I heartily agree with the above since I too am a deacon. During the rite, your child will receive a white garment…usually a bib to be placed over whatever your child is dressed in…the white garment signifies that they are a new creation have put on Christ through baptism. Congratulations on the birth of your child, and upcoming baptism. Welcome little one!


#17

While that happens in your church, it hasn’t been the case in any parish I’ve been in. What I’ve seen repeatedly, with my own three as well as many others, is the priest touch the baby with a piece of white cloth (looked like a purificator), completely ignoring the white garment baby was already wearing. Nothing was ever given to the child to wear.


#18

We had an all white pant suit for our boys down to the little white shoes.
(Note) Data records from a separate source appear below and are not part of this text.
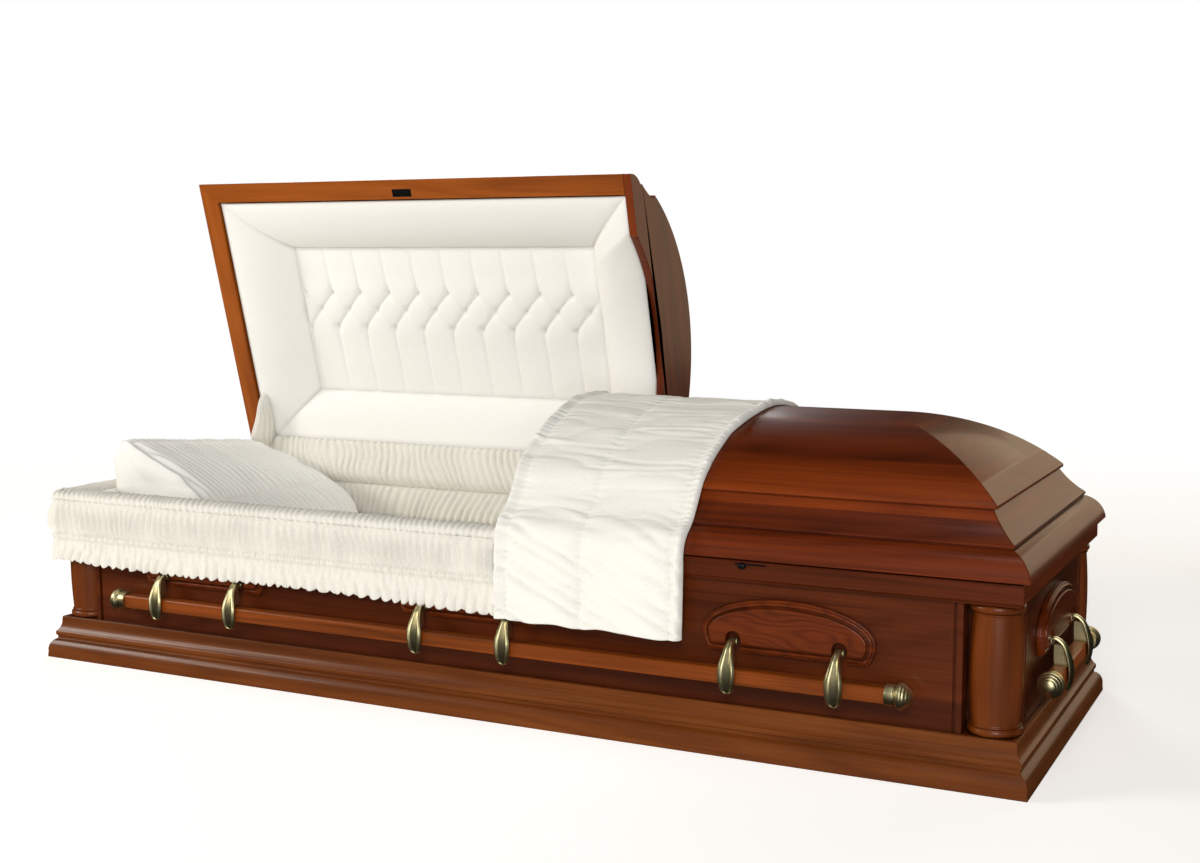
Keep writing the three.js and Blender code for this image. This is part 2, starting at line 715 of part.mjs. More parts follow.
bottomBoard();
sidePanels();
endPanels();
baseMouldings();
topRail();
cornerColumns();
earsAndHandles();
bedding();
rimSkirt();
lids();
overlay();

export default group;
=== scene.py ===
import json
import math

import bmesh
import bpy
import numpy as np
from mathutils import Euler, Matrix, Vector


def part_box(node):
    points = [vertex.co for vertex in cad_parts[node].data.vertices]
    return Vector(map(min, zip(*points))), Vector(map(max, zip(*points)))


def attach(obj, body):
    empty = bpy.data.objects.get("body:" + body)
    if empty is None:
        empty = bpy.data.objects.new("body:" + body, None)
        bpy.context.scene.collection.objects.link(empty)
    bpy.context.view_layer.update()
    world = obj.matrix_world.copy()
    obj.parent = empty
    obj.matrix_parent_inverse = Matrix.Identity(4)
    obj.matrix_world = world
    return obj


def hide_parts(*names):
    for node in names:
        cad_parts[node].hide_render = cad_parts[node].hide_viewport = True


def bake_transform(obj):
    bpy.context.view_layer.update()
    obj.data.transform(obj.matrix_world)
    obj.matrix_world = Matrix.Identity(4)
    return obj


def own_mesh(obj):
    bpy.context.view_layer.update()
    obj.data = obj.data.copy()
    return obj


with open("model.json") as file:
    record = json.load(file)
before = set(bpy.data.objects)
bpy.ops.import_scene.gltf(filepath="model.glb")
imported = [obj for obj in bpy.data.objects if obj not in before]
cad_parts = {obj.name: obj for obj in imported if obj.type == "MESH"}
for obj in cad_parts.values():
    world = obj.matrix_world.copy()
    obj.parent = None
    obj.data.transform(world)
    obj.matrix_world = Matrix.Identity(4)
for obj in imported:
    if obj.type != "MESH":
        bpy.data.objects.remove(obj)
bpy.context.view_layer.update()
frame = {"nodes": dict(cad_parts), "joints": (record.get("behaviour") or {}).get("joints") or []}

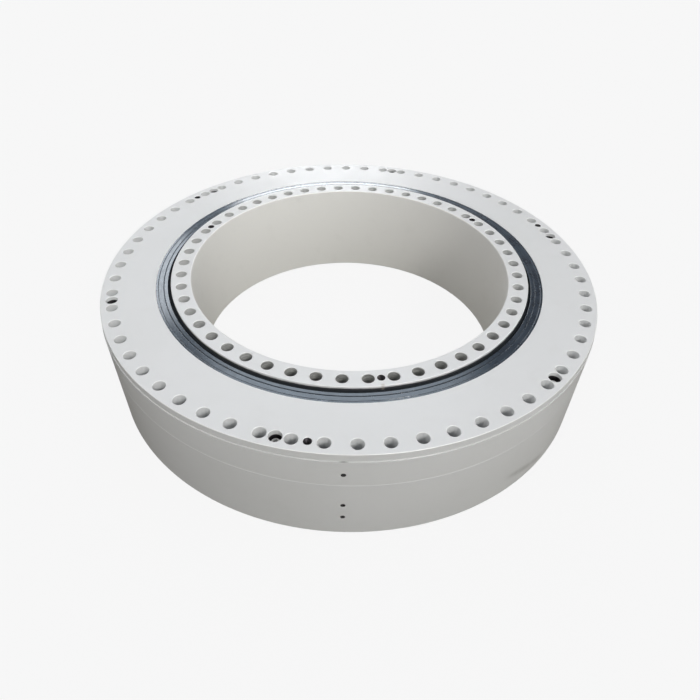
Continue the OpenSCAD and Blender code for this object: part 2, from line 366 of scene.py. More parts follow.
def round_loops(pairs, count):
    """A level circle for each (radius, height)."""
    return [round_loop(radius, z, count) for radius, z in pairs]


def mouth(radius, z, bevel, up=1):
    """(radius, height) pairs for a bevelled mouth with soft edges, from inside out."""
    soft = 0.3
    return [
        (radius, z - up * (bevel + soft)),
        (radius + 0.09, z - up * (bevel + 0.02)),
        (radius + soft, z - up * (bevel - soft)),
        (radius + bevel - soft, z - up * soft),
        (radius + bevel + 0.02, z - up * 0.07),
        (radius + bevel + 0.6, z + up * 0.02),
        (radius + bevel + 0.6, z + up * 2.0),
    ]


print("drill helpers ready")

# %% [markdown]
# ### The drills of this ring
#
# - The mount holes are clearance holes for M30 screws, bevelled at each mouth.
# - The joining screws stand in flat-bottomed recesses, over a plain clearance hole.
# - The lifting holes are blind, tapped M24, and end in the drill's blunt cone.
# - The grease ports are tapped G 1/4, with a thin passage on to the rollers.
#
# Paint reaches about halfway down the recesses, and none of the tapped holes. The
# faces that stay bare carry a true-or-false attribute, which the ring's tree reads.


# %% Plain drills
HOLE = 16.5  # radius of a mount hole
BEVEL = 1.5
POINTS = 40  # points round a hole, and below, round a grease port
PORT_POINTS = 32


def through_drill(name, low, high):
    """Both mouths bevelled."""
    pairs = mouth(HOLE, low, BEVEL, up=-1)[::-1] + mouth(HOLE, high, BEVEL)
    return loft(name, round_loops(pairs, POINTS))


def half_drill(name, mouth_at, seam_at):
    """One bevelled mouth, and a plain end that runs past the joint between the halves."""
    up = 1 if mouth_at > seam_at else -1
    pairs = [(HOLE, seam_at - up * 1.0)] + mouth(HOLE, mouth_at, BEVEL, up)
    if up < 0:
        pairs.reverse()
    return loft(name, round_loops(pairs, POINTS))


def screw_drill(name, top, seat, seam_at):
    """A recess for a screw's head over its clearance hole."""
    recess, clearance = 17.0, 9.0
    paint_end = top - 12.0  # the paint reaches this height
    pairs = [(clearance, seam_at - 1.0), (clearance, seat - 0.8), (clearance + 0.8, seat)]
    pairs += [(recess, seat), (recess, paint_end)] + mouth(recess, top, BEVEL)
    return loft(name, round_loops(pairs, POINTS), is_bare=lambda z: z < paint_end)


print("plain drills ready")


# %% Threaded drills
def threaded_loops(core, crest, pitch, low, high, count):
    """Loops of an inside thread: the radius winds from core to crest along a helix."""
    rows_per_turn = 5
    total_rows = int((high - low) / pitch * rows_per_turn)
    loops = []
    for k in range(total_rows + 1):
        z = low + (high - low) * k / total_rows

        def radius(angle, z=z):
            phase = (z / pitch - angle / math.tau) % 1.0
            ridge = 1 - abs(2 * phase - 1)
            return core + (crest - core) * min(1.0, 1.5 * ridge)

        loops.append(round_loop(radius, z, count))
    return loops


def lift_drill(name, top):
    """A tapped M24 hole with the drill's cone at its end."""
    core, crest, pitch, depth = 10.5, 12.0, 3.0, 45.0
    low = top - depth
    tip = low - core / math.tan(math.radians(59))
    loops = round_loops([(0.3, tip), (core, low)], POINTS)
    loops += threaded_loops(core, crest, pitch, low + 2.0, top - 2.4, POINTS)
    loops += round_loops(mouth(core, top, BEVEL), POINTS)
    return loft(name, loops, is_bare=lambda z: z < top - 1.4)


def port_drill(name, z, inside):
    """A tapped G 1/4 mouth in the wall and a passage inwards, lying along +X."""
    core, crest, pitch, passage = 5.9, 6.58, 1.337, 3.0
    pairs = [(passage, inside - 1.0), (passage, WALL - 18.0), (core, WALL - 16.0)]
    loops = round_loops(pairs, PORT_POINTS)
    loops += threaded_loops(core, crest, pitch, WALL - 15.5, WALL - 2.2, PORT_POINTS)
    loops += round_loops(mouth(core + 0.2, WALL, 0.9), PORT_POINTS)
    made = loft(name, loops, is_bare=lambda x: x < WALL - 0.7)
    for vertex in made.data.vertices:
        x, y, along = vertex.co
        vertex.co = (along, y, z * mm - x)
    return made


print("threaded drills ready")

# %% The ten drills
screw_low, screw_top = height_range("joining_screws")
screw_seat = screw_top - 16.0  # the head is as high as the screw is thick
upper_row = sum(height_range("upper_axial_rollers_1")) / 2
radial_row = sum(height_range("radial_rollers_1")) / 2
lower_row = sum(height_range("lower_axial_rollers_1")) / 2
drills = {
    "outer_upper": half_drill("drill_outer_upper", outer_top, SEAM),
    "outer_lower": half_drill("drill_outer_lower", 0.0, SEAM),
    "inner": through_drill("drill_inner", inner_foot, inner_top),
    "screw": screw_drill("drill_screw", outer_top, screw_seat, SEAM),
    "outer_lift": lift_drill("drill_outer_lift", outer_top),
    "inner_lift": lift_drill("drill_inner_lift", inner_top),
    "upper_port": port_drill("drill_upper_port", upper_row, POCKET),
    "radial_port": port_drill("drill_radial_port", radial_row, RACEWAY),
    "lower_port": port_drill("drill_lower_port", lower_row, POCKET),
    "screw_thread": loft(
        "drill_screw_thread",
        round_loops([(8.1, screw_low - 4.0), (8.1, SEAM + 1.0)], POINTS),
        is_bare=lambda z: True,
    ),
}
most_faces = max(len(drill.data.polygons) for drill in drills.values())
print(len(drills), "drills, the largest with", most_faces, "faces")

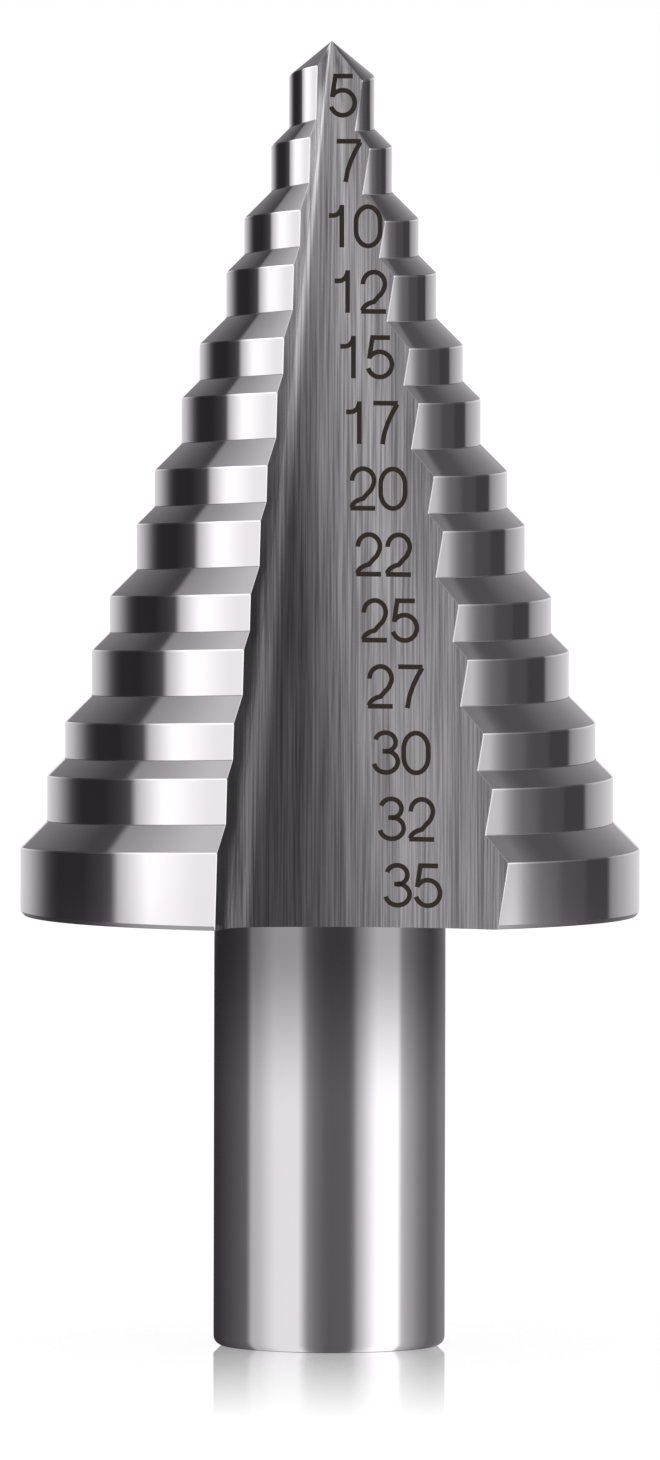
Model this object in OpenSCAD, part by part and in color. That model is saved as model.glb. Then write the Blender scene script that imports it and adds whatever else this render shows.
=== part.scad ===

We didn’t have any heirlooms in the family and I didn’t even think about using the wedding gown.


#19

Perhaps, you could ask the pastor why this is the case.If it is cost prohibitive for your parish to supply these small white bibs, perhaps If you have an altar and rosary society, or a women’s guild or even a Holy Name group, approach them and ask them if they would like to sponsor the purchase or the sewing of a garment to be given to each infant. Many parishes do this as their service to the newly baptized.


#20

In our parish the child is baptized in regular clothes if by pouring, or naked if by immersion (the choice is the parents’ to make). When the family & sponsors approach the font, the godmother carries the baptismal garment (gown or suit) the parents have chosen for their child. When the baby has been baptized, the garment is presented to him/her at the time the words “See in this white garment…” are spoken. The child is then taken aside to be dressed in the garment then brought back for the presentation of the baptismal candle and the Ephpheta rite. If the child is older and the family has opted not to use their own white garment, the child is dressed in an alb at this time.

I don’t understand the need for a bib or anything else if the child is already dressed in a white garment – the rite certainly doesn’t suggest ignoring the white garment the child is wearing.